_GOAL OF THE EXERCISE_.
The lines to be copied run from the one containing "Turn this picture" to the end of the material below; reproduce them exactly, including both ends, and nothing more.

_SUPPLIED MATERIAL_.
----

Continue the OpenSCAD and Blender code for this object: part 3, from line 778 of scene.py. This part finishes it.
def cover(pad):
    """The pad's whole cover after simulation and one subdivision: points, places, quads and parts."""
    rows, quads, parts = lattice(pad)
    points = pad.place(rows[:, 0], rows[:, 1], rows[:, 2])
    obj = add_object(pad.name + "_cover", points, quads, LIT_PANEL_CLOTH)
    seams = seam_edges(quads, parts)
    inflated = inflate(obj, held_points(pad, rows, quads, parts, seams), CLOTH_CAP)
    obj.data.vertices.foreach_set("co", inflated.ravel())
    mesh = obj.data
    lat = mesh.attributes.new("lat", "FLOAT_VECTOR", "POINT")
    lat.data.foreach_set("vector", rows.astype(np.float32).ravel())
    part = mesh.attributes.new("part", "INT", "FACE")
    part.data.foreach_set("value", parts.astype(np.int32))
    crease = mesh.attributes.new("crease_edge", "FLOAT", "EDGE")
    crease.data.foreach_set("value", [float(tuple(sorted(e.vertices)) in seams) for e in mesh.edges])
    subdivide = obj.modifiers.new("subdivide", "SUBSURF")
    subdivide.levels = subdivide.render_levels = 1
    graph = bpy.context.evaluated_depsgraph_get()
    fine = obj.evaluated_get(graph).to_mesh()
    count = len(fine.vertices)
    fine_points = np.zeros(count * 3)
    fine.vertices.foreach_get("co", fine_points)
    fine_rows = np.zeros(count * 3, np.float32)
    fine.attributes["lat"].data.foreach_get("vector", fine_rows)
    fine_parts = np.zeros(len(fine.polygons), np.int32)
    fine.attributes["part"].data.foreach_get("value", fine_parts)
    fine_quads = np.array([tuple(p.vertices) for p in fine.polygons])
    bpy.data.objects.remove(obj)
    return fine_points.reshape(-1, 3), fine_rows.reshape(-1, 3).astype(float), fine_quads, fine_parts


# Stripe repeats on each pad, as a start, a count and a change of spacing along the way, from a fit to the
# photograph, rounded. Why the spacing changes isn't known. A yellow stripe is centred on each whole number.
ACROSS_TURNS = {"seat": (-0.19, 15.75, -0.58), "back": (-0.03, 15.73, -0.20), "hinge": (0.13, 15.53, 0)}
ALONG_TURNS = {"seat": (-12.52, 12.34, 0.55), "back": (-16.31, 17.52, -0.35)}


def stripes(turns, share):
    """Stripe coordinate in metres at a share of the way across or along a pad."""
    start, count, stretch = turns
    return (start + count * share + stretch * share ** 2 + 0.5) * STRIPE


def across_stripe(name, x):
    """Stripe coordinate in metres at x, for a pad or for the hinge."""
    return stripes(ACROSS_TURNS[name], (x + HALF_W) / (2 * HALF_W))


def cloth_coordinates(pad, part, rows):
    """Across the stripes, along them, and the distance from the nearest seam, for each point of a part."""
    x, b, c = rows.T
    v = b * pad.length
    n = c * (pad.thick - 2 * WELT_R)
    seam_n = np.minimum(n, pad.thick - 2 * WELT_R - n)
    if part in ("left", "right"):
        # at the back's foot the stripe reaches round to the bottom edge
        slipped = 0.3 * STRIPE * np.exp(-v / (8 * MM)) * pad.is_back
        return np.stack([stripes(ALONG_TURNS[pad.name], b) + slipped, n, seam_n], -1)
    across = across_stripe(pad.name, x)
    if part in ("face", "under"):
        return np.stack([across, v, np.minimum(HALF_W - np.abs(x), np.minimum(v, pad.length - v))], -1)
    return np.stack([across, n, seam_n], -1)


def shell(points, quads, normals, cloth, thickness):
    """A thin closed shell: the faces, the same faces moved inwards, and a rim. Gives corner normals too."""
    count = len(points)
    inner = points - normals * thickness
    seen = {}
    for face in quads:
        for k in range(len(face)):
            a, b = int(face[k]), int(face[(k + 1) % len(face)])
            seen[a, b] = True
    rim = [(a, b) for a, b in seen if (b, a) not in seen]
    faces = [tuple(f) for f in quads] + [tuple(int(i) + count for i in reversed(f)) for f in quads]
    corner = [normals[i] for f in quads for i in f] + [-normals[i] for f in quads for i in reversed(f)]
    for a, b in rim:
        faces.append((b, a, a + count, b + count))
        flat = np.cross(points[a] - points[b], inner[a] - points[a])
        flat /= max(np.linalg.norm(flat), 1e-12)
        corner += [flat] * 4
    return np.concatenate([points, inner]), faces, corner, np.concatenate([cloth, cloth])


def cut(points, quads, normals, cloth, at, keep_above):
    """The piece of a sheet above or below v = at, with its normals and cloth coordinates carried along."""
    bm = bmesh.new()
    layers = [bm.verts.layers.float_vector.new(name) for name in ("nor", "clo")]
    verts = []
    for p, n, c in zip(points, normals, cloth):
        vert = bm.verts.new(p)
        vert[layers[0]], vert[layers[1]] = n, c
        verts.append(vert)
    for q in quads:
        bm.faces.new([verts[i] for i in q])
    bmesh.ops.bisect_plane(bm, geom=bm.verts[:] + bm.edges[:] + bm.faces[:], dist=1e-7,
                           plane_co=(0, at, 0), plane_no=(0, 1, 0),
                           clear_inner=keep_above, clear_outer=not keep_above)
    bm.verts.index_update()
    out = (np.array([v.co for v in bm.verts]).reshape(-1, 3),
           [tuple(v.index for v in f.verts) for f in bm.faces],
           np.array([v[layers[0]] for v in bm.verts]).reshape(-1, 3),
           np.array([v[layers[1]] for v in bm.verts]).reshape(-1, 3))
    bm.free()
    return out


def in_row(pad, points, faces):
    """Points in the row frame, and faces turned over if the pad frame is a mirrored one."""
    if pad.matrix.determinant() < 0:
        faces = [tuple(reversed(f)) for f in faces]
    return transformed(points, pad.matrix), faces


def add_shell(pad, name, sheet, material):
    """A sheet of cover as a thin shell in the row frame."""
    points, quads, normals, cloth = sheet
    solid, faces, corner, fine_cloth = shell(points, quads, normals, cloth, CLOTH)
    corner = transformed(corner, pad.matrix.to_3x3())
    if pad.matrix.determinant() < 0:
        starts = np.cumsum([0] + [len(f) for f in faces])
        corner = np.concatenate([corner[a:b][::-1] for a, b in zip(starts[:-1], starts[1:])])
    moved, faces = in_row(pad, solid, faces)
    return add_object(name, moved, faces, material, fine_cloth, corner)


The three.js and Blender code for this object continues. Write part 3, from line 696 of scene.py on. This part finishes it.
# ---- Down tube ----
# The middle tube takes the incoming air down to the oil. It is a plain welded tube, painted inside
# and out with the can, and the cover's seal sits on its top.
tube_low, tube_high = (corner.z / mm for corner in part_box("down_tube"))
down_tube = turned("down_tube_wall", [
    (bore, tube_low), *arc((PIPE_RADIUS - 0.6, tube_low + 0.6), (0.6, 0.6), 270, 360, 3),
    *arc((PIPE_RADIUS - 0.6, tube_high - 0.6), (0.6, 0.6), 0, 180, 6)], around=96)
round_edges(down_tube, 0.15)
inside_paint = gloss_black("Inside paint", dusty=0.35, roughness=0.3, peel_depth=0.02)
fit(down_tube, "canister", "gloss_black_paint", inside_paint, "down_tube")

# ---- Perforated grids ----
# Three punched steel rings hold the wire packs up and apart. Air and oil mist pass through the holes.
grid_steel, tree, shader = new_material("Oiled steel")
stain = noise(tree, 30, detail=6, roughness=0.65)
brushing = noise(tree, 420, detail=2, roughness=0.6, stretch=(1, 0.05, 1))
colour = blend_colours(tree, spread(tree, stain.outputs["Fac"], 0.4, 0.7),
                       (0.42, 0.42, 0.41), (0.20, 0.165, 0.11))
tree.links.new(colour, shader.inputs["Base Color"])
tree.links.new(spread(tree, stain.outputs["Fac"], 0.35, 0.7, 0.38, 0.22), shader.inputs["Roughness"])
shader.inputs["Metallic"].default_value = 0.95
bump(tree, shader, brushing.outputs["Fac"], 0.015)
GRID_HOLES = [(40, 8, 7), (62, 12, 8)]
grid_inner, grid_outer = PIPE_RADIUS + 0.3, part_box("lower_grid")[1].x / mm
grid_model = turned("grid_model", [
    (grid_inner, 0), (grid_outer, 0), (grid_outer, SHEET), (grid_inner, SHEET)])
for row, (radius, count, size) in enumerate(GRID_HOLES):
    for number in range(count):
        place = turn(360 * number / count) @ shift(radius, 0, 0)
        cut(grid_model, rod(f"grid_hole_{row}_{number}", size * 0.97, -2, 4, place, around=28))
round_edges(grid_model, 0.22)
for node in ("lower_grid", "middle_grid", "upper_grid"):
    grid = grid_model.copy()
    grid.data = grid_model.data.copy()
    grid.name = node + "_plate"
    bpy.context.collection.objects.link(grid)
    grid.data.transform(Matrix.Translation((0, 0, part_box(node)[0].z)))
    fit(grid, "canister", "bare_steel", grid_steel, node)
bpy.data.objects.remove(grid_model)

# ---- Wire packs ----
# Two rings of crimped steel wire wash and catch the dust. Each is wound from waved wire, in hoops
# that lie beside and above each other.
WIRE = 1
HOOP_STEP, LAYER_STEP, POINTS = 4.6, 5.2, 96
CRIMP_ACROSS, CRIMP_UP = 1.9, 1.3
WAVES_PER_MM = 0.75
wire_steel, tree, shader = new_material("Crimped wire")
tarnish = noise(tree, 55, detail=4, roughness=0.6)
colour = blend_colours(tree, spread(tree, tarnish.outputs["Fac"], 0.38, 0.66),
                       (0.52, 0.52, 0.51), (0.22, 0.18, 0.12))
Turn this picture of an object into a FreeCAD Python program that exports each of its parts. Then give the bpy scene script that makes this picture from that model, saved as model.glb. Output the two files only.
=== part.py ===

----

_OUTPUT FOR THIS EXERCISE_.
Turn this picture of an object into a FreeCAD Python program that exports each of its parts. Then give the bpy scene script that makes this picture from that model, saved as model.glb. Output the two files only.
=== part.py ===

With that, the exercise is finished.